Structure Through Independence

파라미터를 줄이고자 시작한 가정 : 모든 픽셀이 서로 independent 하다면?

What if $\small X_1, \dots, X_n$ are independent, then
\[p(x_1, \dots, x_n)= p(x_1)p(x_2)\cdots p(x_n)\]
How many possible states? : $2^n$
How many parameters to specify $p(x_1, \dots, x_n)$? : $n$
$2^n$ entires can be described by just $n$ numbers! But this independence assumption is too strong to model useful distributions.

결과적으로 픽셀을을 서로 독립하다고 가정한다면, $2^n$개의 파라미터가 $n$개로 줄어든다는 점은 엄청난 빅이득이다.

Conditional Independence

따라서 이 두 파라미터의 중간 어딘가의 파라미터 수를 가진 distribution을 만들기 위한 몇 가지 트릭을 사용한다.

Three important rules
- Chain rule :
  \[\small p(x_1, \dots, x_n)= p(x_1)p(x_2\vert x_1)p(x_3\vert x_1, x_2)\cdots p(x_n\vert x1, \cdots, x_{n-1}) \tag{1}\]
- Bayes’ rule:
  \[\small P(x\vert y)=\frac{p(x,y)}{p(y)} = \frac{p(y\vert x)p(x)}{p(y)}\]
- Conditional independence:
  - If $\small (x\perp y)\vert z$, then $p(x\vert y, z)=p(x\vert z)$
  - 만약 $z$가 주어졌을 때, $x$와 $y$가 independent 하다면, then $x$를 표현함에 있어 $y$는 상관이 없으므로 given $z$일 때, $y$와 상관없이 $x$의 확률로만 표현 가능하다.

위의 Chain Rule에서 각 파라미터의 수를 계산해보면

$\small p(x_1)$ : 1 parameter
$\small p(x_2\vert x_1)$ : 2 parameter (one per $p(x_2\vert x_1 = 0)$ and one per $p(x_2\vert x_1 = 1)$)
$\small p(x_3\vert x_1,x_2)$ : 4 parameter
Hence, $1+2+2^2+\dots+2^{n-1}=2^n-1$, which is the same as before.

왜 파라미터 갯수가 같을까?

결론적으로 아무것도 달라진게 없기 때문이다.
now, suppose $\small \Rightarrow X_{i+1}\perp X_{1}, \dots, X_{i-1}\vert X_{i}$ , is called Markov assumption, then

\[p(x_1, \dots, x_n)= p(x_1)p(x_2\vert x_1)p(x_3\vert x_2)\cdots p(x_n\vert x_{n-1}) \tag{2}\]

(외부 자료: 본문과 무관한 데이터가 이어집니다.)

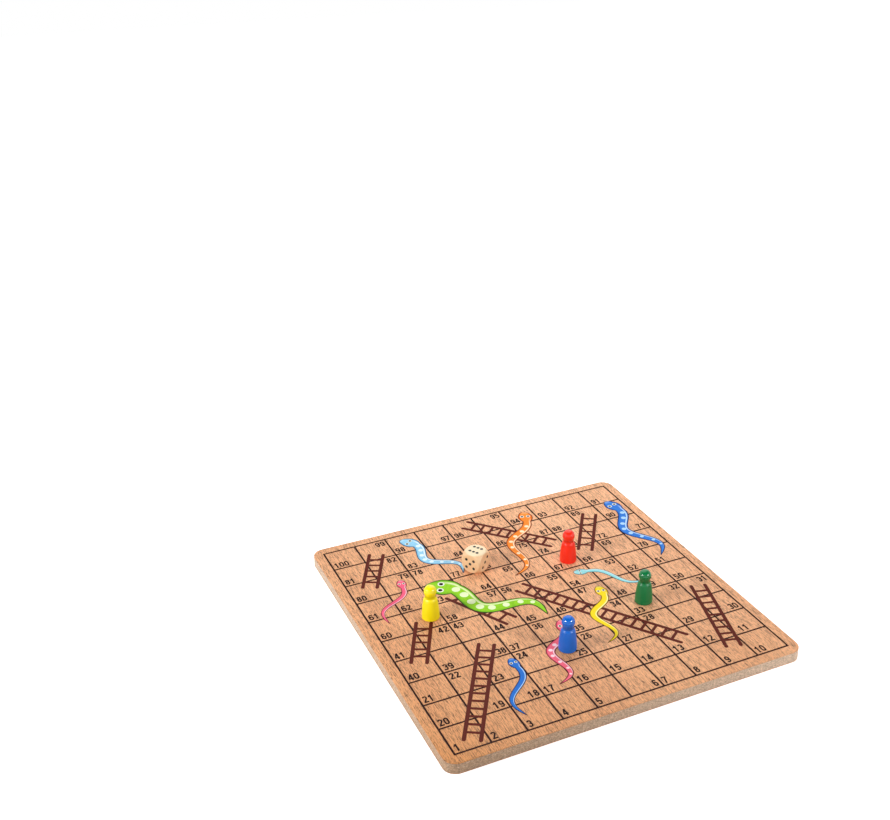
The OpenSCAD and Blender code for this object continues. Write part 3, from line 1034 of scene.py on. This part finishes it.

위의 식 (1)이 식 (2)와 같은 이유는 독립적이라는 가정때문이다.
How many parameters?

\[2n-1\]

Hence, by leveraging the Markov assumption, we get exponential reduction on the number of parameters.
Auto-regressive models leverages this conditional independency.

Auto-regressive Model

Suppose we have 28 by 28 binary pixels.
Our goal is to learn $\small p(x) = p(x_1, \dots, x_784)$ over $\small x\in \left\{0,1\right\}^{784}$
How can we parametrize $\small P(x)$?
- Chain rule을 사용하여 결합확률분포(joint distribution)의 인자로 나타내면
- $\small p(x_{1:784}) = p(x_1)p(x_2\vert x_1)p(x_3\vert x_{1:2})\cdots$
- This is called an autoregressive model :
  - 즉, autoregressor 모델은 바로 직전 뿐만아니라 이전의 모든 픽셀(데이터)이 dependent 한 것도 autoregressive model이라고 한다.
- Note that we need an ordering of all random variables.
  - 픽셀값에 순서를 매겨야할 필요성이 있다.
  - 어떤식으로 conditional independency를 주느냐에 따라서 전체 스트럭쳐가 달라진다.
  - 방금 우리의 예제는 markov assumption이었다. $\small \Rightarrow$ joint distribution을 어떻게 쪼개느냐가 중요

NADE : Neural Autoregressive Density Estimator

the probability distribution of i-th pixel is
- $\small p(x_i\vert x_{1:i−1})=\sigma(\alpha_i h_i+b_i)$ where $\small h_i=\sigma(W_{_<i}x_{1:i−1}+c)$
i번째 픽셀을 첫번째부터 i-1번째 픽셀에 dependent 하게 한다
neural network 입장에서는 입력차원이 계속 변한다
- 그래서 weight가 계속 커진다.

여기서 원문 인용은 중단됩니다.